The fact is that the convenient pinpointing of young people as being at the heart of the ills besetting a community is a well-worn hobby horse.
But that is not to in any way negate the clear, significant challenges being faced by law enforcement and the wider justice system.
Indeed, just this past week it was revealed that the rate of youth crime in Victoria reached its highest level in a decade in 2023.
Victoria Police figures told of how those aged 14 to 17 were responsible for 18,729 crimes in 2023, the highest since 2009.
The Border region is not immune to the issues and impact of ongoing, often recidivist offending among minors, with considerable efforts going on behind-the-scenes in trying to address the underlying causes.
While any number of agencies and individuals - from police to teachers to NSW Youth Justice workers to health workers - deal with that acute, crisis work on a daily basis, year in-year out, there also needs to be a considerable focus made on how we have reached that point in the first place.
Illicit drug and alcohol addiction, sexual and physical abuse, family breakdowns, disadvantage - it's an exceedingly complicated issue that harbours and fosters the kind of inequity that serves as an incubator for those youth crime statistics.

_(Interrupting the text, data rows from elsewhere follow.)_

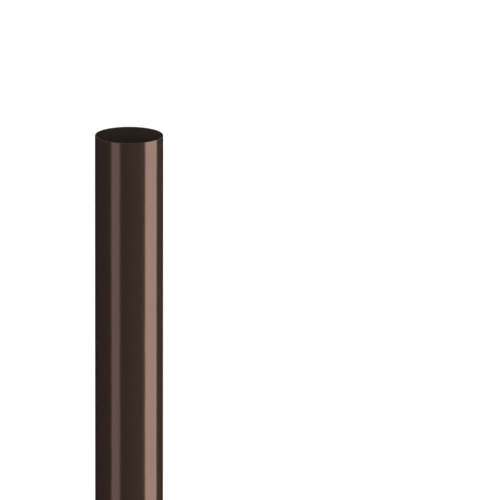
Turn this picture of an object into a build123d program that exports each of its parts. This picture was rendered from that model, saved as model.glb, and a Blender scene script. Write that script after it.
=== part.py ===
"""Round steel downpipe, one coated steel sheet formed into a tube.

It stands on its crimped lower end, where six pressed grooves and a small shoulder let it enter
the bore of the pipe below. The upper end is plain. The origin is the centre of the lower rim,
+Z runs up the pipe and -Y is the side that faces the room.
"""
from build123d import *
from math import atan, degrees, radians, sin, tan
import os

os.makedirs("parts", exist_ok=True)

# Tube, in millimetres
bore_radius = 50.0
sheet = 0.6
pipe_length = 1000.0

# Crimped end, which enters the bore of the next pipe
crimp_length = 58.0
insertion_clearance = 0.6
shoulder_height = 3.0

# Pressed grooves of the crimped end
groove_count = 6
groove_depth = 2.4
groove_floor_width = 10.8
groove_wall_angle = 63.0
groove_run_in = 0.5
groove_corner_radius = 1.5
bend_radius = 0.8
first_groove_angle = -110.3

# Seam of the rolled sheet, a fine line along the back
seam_width = 1.0
seam_depth = 0.2

outer_radius = bore_radius + sheet
crimp_radius = bore_radius - insertion_clearance
shoulder_step = outer_radius - crimp_radius
seam_angle = first_groove_angle + (groove_count // 2 + 0.5) * 360 / groove_count
overrun = 5.0
near = 0.01


def wall_line(inset, bottom, top):
    """Draw the wall from bottom to top, with the shoulder as two arcs, inset into the sheet."""
    turn = 2 * atan(shoulder_step / shoulder_height)
    blend_radius = shoulder_height / sin(turn) / 2
    foot = (crimp_radius - inset, crimp_length)
    Line((crimp_radius - inset, bottom), foot)
    inward = JernArc(foot, (0, 1), blend_radius + inset, -degrees(turn))
    outward = JernArc(inward @ 1, inward % 1, blend_radius - inset, degrees(turn))
    Line(outward @ 1, (outer_radius - inset, top))


def groove_cutter(inset):
    """One groove's hollow on the +X side, with its walls moved into the sheet by inset."""
    floor_distance = crimp_radius - groove_depth - inset
    spread = inset * tan(radians(groove_wall_angle / 2))
    floor_end = crimp_length + groove_run_in - groove_depth / tan(radians(groove_wall_angle))
    reach = groove_depth + inset + overrun
    with BuildPart() as cutter:
        for rise in (0, reach):
            flare = spread + rise / tan(radians(groove_wall_angle))
            mouth = Plane(origin=(floor_distance + rise, 0, 0), x_dir=(0, 1, 0), z_dir=(1, 0, 0))
            with BuildSketch(mouth):
                with Locations((0, floor_end + flare)):
                    Rectangle(
                        groove_floor_width + 2 * flare,
                        floor_end + 2 * flare + overrun,
                        align=(Align.CENTER, Align.MAX),
                    )
        loft()
        end_face = cutter.faces().sort_by(Axis.Z)[-1]
        corner_edges = end_face.edges().filter_by(lambda edge: abs((edge % 0.5).X) > near)
        fillet(corner_edges, groove_corner_radius + inset)
        floor_edges = cutter.faces().sort_by(Axis.X)[0].edges()
        fillet(floor_edges.filter_by(lambda edge: edge.center().Z > 0), bend_radius + inset)
    return cutter.part


def on_wall(point, wall_faces):
    """Is the point on the wall, above its lower rim?"""
    return point.Z > near and min(face.distance_to(point) for face in wall_faces) < near


def formed_shape(inset):
    """The solid inside one side of the sheet: its outer side at 0, its inner side at sheet."""
    cutter = groove_cutter(inset)
    with BuildPart() as shape:
        with BuildSketch(Plane.XZ):
            with BuildLine():
                wall_line(inset, 0, pipe_length)
                Polyline(
                    (outer_radius - inset, pipe_length),
                    (0, pipe_length),
                    (0, 0),
                    (crimp_radius - inset, 0),
                )
            make_face()
        revolve(axis=Axis.Z)
        wall_faces = shape.faces().filter_by(GeomType.PLANE, reverse=True)
        with PolarLocations(0, groove_count, start_angle=first_groove_angle):
            add(cutter, mode=Mode.SUBTRACT)
        groove_edges = shape.edges(Select.LAST)
        mouth_edges = groove_edges.filter_by(lambda edge: on_wall(edge @ 0.5, wall_faces))
        fillet(mouth_edges, bend_radius + sheet - inset)
    return shape.part


def seam_line():
    """The V-shaped line of the seam, swept up the outer side of the wall on the +X side."""
    half_width = seam_width / 2
    clear = seam_depth / 2
    with BuildPart() as line:
        with BuildLine(Plane.XZ) as path:
            wall_line(0, -overrun, pipe_length + overrun)
        with BuildSketch(Plane.XY.offset(-overrun)):
            with BuildLine():
                Polyline(
                    (crimp_radius - seam_depth, 0),
                    (crimp_radius + clear, half_width * (1 + clear / seam_depth)),
                    (crimp_radius + clear, -half_width * (1 + clear / seam_depth)),
                    close=True,
                )
            make_face()
        sweep(path=path.wires()[0])
    return line.part


with BuildPart() as downpipe:
    add(formed_shape(0))
    add(formed_shape(sheet), mode=Mode.SUBTRACT)
    with PolarLocations(0, 1, start_angle=seam_angle):
        add(seam_line(), mode=Mode.SUBTRACT)

downpipe.part.label = "downpipe"
export_step(downpipe.part, "parts/downpipe.step")
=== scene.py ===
"""Looks of the steel downpipe: coated sheet, cut rims, pale floor and soft studio light."""
from math import asin, atan, cos, pi, radians, sin, tan

import bpy
from mathutils import Matrix, Vector


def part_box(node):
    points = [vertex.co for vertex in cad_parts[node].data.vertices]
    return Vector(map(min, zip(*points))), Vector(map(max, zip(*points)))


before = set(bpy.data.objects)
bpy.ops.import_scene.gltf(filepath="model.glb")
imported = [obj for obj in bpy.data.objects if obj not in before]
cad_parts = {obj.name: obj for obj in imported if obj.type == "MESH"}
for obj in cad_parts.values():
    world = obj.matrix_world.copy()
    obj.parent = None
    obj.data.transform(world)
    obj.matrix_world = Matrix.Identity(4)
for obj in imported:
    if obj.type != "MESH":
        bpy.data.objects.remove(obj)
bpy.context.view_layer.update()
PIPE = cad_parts["downpipe"]
PIPE_LOW, PIPE_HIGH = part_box("downpipe")
PIPE_WIDTH = PIPE_HIGH[0] - PIPE_LOW[0]
PIPE_FOOT = PIPE_LOW[2]
PIPE_TOP = PIPE_HIGH[2]

# The photograph: its frame, and the pipe's plain end in it, in pixels
PHOTO_SIZE = 500
WIDTH_PX = 68.3  # it measures 67.86, but a render's soft edges fall just inside its outline
RIM_CENTRE_PX = (129.08, 135.1)
RIM_ASPECT = 0.245

# Camera, in millimetres
LENS = 1000.0
SENSOR = 36.0

# Coated sheet, its back coat in the bore, made lighter than the coat as painted light in the bore's
# shade, and its cut rims, in linear colours
COAT = (0.038, 0.0242, 0.0186, 1)
COAT_TINT = (1.0, 0.62, 0.52, 1)
COAT_ROUGHNESS = 0.15
# back coat: a lighter, greyer copy of the coat's brown, painted light that lifts the shade inside
# the bore
BACK_COAT_PAINTED_LIGHT = (0.054, 0.0386, 0.0331, 1)
CUT_EDGE = (0.034, 0.029, 0.026, 1)
CUT_ROUGHNESS = 0.5
CUT_DEPTH = 0.00008

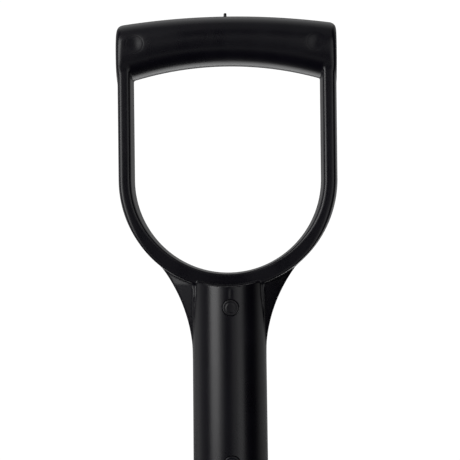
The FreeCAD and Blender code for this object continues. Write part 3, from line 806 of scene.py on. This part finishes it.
soft_box("key_left", -45.0, 13.0, 1.5, 0.80, 1.5, radiant(0.80, 1.5, 3.3))
soft_box("key_left_edge", -25.0, 13.0, 1.5, 0.32, 1.5, radiant(0.32, 1.5, 0.75))
soft_box("side_left", -100.0, 4.0, 1.5, 1.2, 1.6, radiant(1.2, 1.6, 0.16))
soft_box("fill_right", 35.0, 2.0, 1.6, 0.54, 1.8, radiant(0.54, 1.8, 0.95))
soft_box("fill_right_edge", 17.0, 2.0, 1.6, 0.46, 1.8, radiant(0.46, 1.8, 0.42))
soft_box("top_bank", 180.0, 72.0, 1.6, 1.8, 1.7, radiant(1.8, 1.7, 0.50))
soft_box("low_front_strip", -2.0, -20.0, 1.4, 0.7, 0.24, radiant(0.7, 0.24, 0.22))
soft_box("high_front_strip", -2.0, 17.0, 1.4, 0.7, 0.07, radiant(0.7, 0.07, 0.65))
soft_box("front_top", 0.0, 60.0, 1.5, 1.6, 0.95, radiant(1.6, 0.95, 0.20))
under = soft_box("under_card", 180.0, -48.0, 0.85, 1.3, 0.72, radiant(1.3, 0.72, 1.9))
under.visible_camera = False

world = bpy.data.worlds.new("studio")
bpy.context.scene.world = world
world.use_nodes = True
nt = world.node_tree
nt.nodes.clear()
out = nt.nodes.new("ShaderNodeOutputWorld")
seen = node(nt, "Background", in_Color=grey(1.0), in_Strength=1.05)
lit = node(nt, "Background", in_Strength=1.0)
mixer = nt.nodes.new("ShaderNodeMixShader")
path = nt.nodes.new("ShaderNodeLightPath")
co = nt.nodes.new("ShaderNodeTexCoord")
sep = nt.nodes.new("ShaderNodeSeparateXYZ")
nt.links.new(co.outputs["Generated"], sep.inputs[0])
back = node(nt, "MapRange", in_1=-0.10, in_2=0.35, in_3=0.0, in_4=1.0)
nt.links.new(sep.outputs["Y"], back.inputs[0])
level = ramp(nt, [(0.0, grey(0.002)), (0.35, grey(0.05)), (1.0, grey(0.32))], back.outputs[0])
nt.links.new(level.outputs[0], lit.inputs["Color"])
nt.links.new(path.outputs["Is Camera Ray"], mixer.inputs[0])
nt.links.new(lit.outputs[0], mixer.inputs[1])
nt.links.new(seen.outputs[0], mixer.inputs[2])
nt.links.new(mixer.outputs[0], out.inputs[0])

bpy.context.scene.view_settings.view_transform = "Standard"
bpy.context.scene.view_settings.look = "None"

That complexity means there is no one answer, no silver bullet as such, for why youth crime doesn't go away to any great extent, but that also highlights the importance of never giving up on creating solutions.
To that end, a NSW government decision to backtrack on its previous opposition to the idea of a parliamentary investigation into youth crime and policing in regional areas is so welcomed.
And why, as Albury MP Justin Clancy has demanded, that this area be consulted.